Most news about education these days seems to focus on subject-area content or else on violence in the schools, with little said about how people learn and develop optimally. It is as if all that really matters can be determined apart from who we are as human beings and boiled down to a combination of the right knowledge, the right skills, and the right behavior, all of which can be taught by having teachers deliver the right lessons.
I would like to share an excerpt from Yacov Hecht, one of my favorite authors, whom I had the pleasure of hearing speak last summer and who has started a number of public democratic schools in Israel:
Life, to most people in western society, resembles walking on a rope stretched over an abyss. Being able to walk the rope from beginning to end means great success, and so people focus mainly on the danger of falling into the abyss.
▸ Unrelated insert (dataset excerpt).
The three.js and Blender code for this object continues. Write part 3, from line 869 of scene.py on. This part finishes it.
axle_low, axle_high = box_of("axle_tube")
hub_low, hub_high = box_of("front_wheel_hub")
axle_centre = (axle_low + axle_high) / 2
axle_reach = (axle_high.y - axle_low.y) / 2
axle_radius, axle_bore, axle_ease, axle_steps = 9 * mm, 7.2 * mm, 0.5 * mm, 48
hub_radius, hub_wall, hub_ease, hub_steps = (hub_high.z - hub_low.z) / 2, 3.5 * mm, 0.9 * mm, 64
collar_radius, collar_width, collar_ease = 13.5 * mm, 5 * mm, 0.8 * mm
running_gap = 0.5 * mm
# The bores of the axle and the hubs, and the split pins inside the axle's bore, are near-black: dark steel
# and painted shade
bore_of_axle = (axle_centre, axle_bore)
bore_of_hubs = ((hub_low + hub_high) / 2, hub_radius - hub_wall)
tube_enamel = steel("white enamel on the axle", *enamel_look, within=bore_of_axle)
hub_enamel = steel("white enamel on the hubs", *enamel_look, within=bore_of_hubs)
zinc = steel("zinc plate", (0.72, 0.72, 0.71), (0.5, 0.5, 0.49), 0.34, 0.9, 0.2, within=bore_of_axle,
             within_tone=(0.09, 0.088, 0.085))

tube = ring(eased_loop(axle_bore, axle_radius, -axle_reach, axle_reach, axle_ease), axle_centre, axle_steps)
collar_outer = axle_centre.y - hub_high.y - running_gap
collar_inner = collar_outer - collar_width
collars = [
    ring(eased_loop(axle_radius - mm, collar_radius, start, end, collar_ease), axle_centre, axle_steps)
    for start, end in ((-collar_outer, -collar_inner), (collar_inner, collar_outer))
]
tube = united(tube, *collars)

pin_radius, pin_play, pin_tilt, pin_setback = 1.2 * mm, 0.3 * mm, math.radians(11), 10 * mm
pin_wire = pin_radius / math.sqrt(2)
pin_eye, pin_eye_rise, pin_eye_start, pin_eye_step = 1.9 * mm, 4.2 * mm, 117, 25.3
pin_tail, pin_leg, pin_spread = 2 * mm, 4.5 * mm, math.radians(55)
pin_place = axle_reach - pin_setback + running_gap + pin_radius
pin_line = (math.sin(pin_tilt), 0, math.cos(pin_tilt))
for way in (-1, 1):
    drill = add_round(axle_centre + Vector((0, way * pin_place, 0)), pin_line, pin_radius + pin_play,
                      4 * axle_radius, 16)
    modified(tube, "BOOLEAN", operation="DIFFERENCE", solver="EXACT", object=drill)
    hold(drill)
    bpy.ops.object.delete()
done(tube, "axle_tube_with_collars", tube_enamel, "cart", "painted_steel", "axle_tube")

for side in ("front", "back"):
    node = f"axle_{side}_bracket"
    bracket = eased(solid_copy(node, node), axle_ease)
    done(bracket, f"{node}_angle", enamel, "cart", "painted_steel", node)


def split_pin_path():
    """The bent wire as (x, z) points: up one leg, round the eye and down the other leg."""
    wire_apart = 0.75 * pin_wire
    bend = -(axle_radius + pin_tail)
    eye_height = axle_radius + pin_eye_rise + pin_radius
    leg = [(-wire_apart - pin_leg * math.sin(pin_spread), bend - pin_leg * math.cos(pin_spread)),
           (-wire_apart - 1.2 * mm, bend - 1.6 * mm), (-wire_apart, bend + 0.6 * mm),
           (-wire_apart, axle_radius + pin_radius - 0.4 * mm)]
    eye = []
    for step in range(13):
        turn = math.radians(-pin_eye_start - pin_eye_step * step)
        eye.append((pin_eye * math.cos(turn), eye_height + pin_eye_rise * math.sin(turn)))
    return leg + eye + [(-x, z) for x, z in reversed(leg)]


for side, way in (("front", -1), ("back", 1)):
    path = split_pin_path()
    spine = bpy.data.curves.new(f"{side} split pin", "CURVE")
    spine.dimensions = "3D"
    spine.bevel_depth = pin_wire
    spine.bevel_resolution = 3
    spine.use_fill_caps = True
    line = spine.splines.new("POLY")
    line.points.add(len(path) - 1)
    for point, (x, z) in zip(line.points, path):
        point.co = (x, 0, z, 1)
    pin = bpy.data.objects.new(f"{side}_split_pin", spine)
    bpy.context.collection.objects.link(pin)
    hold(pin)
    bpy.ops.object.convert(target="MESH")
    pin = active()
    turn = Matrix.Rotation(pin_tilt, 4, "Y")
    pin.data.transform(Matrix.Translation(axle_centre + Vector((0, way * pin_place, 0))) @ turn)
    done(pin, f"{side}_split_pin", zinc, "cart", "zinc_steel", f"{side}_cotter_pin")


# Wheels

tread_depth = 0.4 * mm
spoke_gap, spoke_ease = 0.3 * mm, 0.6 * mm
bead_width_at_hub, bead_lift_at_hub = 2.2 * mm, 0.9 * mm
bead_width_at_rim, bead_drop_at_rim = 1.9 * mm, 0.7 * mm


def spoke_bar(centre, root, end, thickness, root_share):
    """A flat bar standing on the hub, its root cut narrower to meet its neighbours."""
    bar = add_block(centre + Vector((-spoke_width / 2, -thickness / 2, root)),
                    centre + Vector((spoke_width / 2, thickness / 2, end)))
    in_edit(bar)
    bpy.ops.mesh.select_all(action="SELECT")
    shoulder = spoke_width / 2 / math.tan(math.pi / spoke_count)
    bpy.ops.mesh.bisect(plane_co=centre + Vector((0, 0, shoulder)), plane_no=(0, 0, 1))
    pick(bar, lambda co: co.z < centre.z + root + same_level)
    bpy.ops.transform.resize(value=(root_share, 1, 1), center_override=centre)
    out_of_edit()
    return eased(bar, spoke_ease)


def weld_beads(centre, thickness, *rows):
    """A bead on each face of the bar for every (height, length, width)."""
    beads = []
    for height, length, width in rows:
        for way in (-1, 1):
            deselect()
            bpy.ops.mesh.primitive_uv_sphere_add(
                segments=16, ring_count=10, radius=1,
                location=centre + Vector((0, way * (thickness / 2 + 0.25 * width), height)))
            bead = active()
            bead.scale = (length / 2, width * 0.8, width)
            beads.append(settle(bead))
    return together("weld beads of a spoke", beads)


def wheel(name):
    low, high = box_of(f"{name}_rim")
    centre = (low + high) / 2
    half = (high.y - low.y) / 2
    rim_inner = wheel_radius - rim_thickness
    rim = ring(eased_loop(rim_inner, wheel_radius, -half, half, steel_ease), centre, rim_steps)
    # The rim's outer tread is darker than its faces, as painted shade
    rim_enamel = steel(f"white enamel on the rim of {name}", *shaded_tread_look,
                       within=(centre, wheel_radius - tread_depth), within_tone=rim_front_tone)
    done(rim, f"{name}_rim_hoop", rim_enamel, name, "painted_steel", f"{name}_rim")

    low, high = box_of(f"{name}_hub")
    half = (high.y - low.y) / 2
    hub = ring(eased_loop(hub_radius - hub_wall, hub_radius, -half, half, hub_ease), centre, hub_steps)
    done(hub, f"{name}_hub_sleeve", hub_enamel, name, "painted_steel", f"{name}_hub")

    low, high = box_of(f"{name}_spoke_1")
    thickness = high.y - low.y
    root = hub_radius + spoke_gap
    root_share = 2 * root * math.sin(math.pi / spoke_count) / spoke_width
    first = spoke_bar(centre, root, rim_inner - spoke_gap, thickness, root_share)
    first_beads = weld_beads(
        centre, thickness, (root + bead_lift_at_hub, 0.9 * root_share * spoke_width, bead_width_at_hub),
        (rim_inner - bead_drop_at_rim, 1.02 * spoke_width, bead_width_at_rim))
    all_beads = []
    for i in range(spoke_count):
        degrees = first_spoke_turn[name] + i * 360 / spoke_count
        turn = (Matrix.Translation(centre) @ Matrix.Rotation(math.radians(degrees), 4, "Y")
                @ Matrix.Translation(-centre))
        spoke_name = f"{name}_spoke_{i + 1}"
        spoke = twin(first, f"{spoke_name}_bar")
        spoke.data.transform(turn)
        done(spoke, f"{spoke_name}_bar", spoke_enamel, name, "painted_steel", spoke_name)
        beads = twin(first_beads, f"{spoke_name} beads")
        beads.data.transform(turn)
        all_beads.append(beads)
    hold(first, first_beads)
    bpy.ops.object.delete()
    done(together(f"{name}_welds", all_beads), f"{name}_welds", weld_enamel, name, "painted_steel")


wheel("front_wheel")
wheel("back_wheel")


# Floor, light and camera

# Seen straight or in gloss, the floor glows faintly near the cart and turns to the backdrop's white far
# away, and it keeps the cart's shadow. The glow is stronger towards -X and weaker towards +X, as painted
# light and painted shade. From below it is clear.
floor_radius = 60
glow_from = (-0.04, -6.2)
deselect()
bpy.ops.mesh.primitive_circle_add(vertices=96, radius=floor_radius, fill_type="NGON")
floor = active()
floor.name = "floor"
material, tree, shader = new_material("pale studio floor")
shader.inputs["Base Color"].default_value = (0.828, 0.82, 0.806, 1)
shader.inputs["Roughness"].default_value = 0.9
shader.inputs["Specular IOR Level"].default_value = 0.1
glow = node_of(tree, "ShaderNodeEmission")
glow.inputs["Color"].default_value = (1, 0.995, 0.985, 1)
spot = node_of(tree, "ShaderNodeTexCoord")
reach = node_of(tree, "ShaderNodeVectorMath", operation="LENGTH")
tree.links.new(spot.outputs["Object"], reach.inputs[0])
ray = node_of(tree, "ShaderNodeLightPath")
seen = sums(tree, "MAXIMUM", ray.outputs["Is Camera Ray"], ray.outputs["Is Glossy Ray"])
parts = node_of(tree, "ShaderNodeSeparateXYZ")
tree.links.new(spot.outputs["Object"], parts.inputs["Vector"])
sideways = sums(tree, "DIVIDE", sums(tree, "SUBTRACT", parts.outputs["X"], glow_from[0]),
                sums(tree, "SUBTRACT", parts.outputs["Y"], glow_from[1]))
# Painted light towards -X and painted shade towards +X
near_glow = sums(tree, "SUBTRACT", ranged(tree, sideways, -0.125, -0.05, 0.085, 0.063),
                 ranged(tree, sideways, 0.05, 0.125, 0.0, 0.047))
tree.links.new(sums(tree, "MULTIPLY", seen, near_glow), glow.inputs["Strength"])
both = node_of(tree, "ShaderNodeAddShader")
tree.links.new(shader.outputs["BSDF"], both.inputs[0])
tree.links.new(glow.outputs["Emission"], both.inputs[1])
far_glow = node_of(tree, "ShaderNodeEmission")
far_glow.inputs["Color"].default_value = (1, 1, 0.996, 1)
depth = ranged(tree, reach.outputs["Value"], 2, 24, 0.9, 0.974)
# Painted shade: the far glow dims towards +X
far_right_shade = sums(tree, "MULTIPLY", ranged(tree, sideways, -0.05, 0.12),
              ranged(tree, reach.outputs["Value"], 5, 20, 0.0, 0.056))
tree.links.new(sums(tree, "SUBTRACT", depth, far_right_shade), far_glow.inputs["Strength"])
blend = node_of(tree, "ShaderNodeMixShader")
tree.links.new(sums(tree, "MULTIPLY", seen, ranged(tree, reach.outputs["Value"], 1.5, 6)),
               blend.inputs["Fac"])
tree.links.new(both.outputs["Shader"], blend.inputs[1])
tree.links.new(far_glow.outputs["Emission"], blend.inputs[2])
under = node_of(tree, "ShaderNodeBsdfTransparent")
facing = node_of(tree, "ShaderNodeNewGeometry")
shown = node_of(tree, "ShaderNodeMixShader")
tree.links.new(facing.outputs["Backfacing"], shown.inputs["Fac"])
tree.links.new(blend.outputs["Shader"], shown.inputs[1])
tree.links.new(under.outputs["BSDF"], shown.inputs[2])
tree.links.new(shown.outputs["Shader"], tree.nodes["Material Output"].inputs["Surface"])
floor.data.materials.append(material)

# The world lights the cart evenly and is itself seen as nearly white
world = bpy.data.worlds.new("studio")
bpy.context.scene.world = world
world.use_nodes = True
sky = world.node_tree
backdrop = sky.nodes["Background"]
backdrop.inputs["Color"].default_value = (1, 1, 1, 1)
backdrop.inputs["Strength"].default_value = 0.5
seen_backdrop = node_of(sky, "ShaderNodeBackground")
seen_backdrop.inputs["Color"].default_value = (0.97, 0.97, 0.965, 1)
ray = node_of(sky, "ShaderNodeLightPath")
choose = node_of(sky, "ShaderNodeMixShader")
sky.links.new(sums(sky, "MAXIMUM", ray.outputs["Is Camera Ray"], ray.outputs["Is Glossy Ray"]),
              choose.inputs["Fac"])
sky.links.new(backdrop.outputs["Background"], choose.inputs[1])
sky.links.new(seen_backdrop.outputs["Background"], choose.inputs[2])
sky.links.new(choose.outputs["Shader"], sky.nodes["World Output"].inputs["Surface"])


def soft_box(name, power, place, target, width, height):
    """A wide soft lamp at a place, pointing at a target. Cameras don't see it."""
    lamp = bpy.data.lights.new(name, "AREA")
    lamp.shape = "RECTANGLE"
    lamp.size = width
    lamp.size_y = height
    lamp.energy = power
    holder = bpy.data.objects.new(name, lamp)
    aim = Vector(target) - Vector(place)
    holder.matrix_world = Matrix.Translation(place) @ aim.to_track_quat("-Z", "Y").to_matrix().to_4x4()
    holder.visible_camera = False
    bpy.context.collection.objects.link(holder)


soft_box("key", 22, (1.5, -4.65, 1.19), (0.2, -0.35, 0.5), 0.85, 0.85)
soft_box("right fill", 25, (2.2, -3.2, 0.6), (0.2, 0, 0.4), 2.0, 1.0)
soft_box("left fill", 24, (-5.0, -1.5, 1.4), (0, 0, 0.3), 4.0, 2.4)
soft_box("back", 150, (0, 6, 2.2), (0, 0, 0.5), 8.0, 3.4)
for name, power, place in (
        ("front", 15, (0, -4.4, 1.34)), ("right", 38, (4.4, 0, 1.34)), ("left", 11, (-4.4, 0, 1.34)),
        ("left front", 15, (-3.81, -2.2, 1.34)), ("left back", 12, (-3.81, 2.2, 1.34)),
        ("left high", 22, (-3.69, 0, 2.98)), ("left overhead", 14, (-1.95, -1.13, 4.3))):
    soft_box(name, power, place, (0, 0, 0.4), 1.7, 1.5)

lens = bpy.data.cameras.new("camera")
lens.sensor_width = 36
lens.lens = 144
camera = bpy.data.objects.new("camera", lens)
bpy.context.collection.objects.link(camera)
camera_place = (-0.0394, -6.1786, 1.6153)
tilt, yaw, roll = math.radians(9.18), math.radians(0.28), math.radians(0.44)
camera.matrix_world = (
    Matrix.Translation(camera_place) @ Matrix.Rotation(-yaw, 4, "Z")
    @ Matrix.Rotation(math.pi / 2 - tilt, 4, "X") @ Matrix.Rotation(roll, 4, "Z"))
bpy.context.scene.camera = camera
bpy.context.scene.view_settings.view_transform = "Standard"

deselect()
The rope of our culture begins on the day of our birth… and this rope has many stations along the way. Reading and writing in first grade, for example, matriculation exams between the ages of 16-18, university…, marriage, children, professional success… and so on… But I call upon people to open their eyes and see that there is no abyss under the rope, and that in fact there actually is no rope!
… some technical details:
- Because it is very crowded on the rope, many unnecessary falling disasters happen.
- The stations of the rope are designed in a way that will not allow everyone to pass through. These traffic jams lead to the fall of almost every one at one stage or another.
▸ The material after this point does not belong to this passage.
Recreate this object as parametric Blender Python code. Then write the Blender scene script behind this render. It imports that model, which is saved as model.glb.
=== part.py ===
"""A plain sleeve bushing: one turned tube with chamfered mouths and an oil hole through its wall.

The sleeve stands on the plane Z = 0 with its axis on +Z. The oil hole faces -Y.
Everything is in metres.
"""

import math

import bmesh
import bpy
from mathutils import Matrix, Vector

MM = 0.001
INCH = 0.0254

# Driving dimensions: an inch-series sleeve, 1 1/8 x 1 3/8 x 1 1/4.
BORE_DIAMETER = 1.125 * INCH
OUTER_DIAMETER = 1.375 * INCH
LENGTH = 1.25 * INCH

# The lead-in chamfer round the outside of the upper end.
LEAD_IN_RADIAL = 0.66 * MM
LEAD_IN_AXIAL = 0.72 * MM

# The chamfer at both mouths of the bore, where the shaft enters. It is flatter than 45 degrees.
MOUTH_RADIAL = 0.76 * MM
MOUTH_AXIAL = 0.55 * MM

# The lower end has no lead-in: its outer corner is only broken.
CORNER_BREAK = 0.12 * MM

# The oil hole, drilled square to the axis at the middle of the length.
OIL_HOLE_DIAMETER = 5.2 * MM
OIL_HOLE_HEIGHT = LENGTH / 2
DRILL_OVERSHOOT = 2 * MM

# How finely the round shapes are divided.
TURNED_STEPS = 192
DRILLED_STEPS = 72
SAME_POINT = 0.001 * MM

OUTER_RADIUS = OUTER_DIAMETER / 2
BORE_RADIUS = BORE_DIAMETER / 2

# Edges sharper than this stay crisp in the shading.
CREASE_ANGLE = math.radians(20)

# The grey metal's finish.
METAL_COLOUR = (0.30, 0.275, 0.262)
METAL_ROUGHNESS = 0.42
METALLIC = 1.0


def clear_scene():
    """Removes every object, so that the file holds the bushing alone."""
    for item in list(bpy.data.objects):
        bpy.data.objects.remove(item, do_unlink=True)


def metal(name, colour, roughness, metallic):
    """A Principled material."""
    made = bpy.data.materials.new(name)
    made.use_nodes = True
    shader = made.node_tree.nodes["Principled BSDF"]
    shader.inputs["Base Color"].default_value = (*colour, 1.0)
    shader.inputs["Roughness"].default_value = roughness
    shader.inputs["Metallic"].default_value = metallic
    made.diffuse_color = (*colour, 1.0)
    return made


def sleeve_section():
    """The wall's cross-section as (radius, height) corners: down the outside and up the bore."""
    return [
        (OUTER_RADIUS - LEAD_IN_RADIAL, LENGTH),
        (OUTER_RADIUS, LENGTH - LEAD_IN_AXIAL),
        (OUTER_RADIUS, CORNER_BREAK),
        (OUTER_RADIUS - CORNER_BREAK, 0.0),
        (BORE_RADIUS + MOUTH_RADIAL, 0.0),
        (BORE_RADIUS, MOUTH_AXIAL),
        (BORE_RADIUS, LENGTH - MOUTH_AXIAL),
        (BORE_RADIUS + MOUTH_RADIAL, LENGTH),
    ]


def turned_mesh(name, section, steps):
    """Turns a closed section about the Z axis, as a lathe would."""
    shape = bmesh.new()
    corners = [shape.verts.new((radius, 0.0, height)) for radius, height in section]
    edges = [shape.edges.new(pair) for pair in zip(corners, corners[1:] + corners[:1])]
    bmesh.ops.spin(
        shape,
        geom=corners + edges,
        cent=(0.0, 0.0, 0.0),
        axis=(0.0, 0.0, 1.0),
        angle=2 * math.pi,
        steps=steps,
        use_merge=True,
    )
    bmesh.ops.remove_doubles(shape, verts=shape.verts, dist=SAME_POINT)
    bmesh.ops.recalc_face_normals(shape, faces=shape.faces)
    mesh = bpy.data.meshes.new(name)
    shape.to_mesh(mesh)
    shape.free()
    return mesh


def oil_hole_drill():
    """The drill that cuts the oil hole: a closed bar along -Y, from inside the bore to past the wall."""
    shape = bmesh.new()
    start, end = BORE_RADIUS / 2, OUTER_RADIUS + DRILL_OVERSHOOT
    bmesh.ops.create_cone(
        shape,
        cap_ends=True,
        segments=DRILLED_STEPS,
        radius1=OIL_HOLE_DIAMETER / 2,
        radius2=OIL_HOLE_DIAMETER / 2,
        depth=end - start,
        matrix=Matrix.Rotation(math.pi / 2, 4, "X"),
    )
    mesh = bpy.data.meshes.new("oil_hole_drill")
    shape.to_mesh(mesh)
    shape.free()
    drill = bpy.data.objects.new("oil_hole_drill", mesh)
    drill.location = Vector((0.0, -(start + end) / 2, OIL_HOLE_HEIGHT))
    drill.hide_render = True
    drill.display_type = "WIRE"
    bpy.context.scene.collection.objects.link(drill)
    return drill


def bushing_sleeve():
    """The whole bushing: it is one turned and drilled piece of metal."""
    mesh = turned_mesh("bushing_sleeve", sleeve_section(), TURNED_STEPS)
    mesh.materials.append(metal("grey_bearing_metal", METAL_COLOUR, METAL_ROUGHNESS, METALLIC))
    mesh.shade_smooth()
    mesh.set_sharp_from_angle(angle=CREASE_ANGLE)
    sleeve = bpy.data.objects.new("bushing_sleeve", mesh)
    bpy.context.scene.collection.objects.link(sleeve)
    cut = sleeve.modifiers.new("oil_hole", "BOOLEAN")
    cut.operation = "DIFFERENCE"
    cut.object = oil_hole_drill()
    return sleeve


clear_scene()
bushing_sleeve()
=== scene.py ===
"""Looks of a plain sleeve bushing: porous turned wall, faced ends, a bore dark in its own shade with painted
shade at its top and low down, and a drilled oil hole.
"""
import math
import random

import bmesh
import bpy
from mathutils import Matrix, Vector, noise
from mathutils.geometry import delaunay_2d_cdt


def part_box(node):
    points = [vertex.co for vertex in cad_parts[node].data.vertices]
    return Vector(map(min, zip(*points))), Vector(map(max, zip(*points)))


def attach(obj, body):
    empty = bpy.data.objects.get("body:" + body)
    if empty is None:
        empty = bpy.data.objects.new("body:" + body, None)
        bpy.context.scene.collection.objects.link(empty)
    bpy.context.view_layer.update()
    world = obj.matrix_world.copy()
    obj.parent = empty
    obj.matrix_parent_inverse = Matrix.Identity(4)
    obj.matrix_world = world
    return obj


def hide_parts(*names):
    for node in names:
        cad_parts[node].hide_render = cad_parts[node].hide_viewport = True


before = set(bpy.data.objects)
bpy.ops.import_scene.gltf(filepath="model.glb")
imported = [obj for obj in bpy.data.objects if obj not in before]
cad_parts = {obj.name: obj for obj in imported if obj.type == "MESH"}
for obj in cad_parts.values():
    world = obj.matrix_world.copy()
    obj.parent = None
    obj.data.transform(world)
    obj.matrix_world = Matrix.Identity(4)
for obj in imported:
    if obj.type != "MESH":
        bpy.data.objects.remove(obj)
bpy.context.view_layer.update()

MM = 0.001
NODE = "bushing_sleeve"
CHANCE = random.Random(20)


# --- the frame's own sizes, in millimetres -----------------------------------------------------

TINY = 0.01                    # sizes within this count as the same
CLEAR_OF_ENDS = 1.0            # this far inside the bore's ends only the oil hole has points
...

- Professional frighteners are spread along the rope and remind everyone of the danger of falling into the abyss.
And here are some reminders and recommendations for you:
- There is plenty of space for everyone outside the rope.
- We can always find or create interesting stations that will allow us to experience fulfillment and success.
- To reach those stations we need the courage to search beyond the rope.
– Yacov Hecht, “Pluralist Learning as the Core of Democratic Education,” in The Directory of Democratic Education: Inaugural Edition, ed. Dana M. Bennis & Isaac R. Graves (Alternative Educational Resource Organization, 2006), 29.
How do we learn courage? How do we learn to get along with each other? How do we learn what gives us fulfillment? Can it be delivered in a learning package that treats us all as the same, as if we have the same coordination, the same prior experiences, the same passions?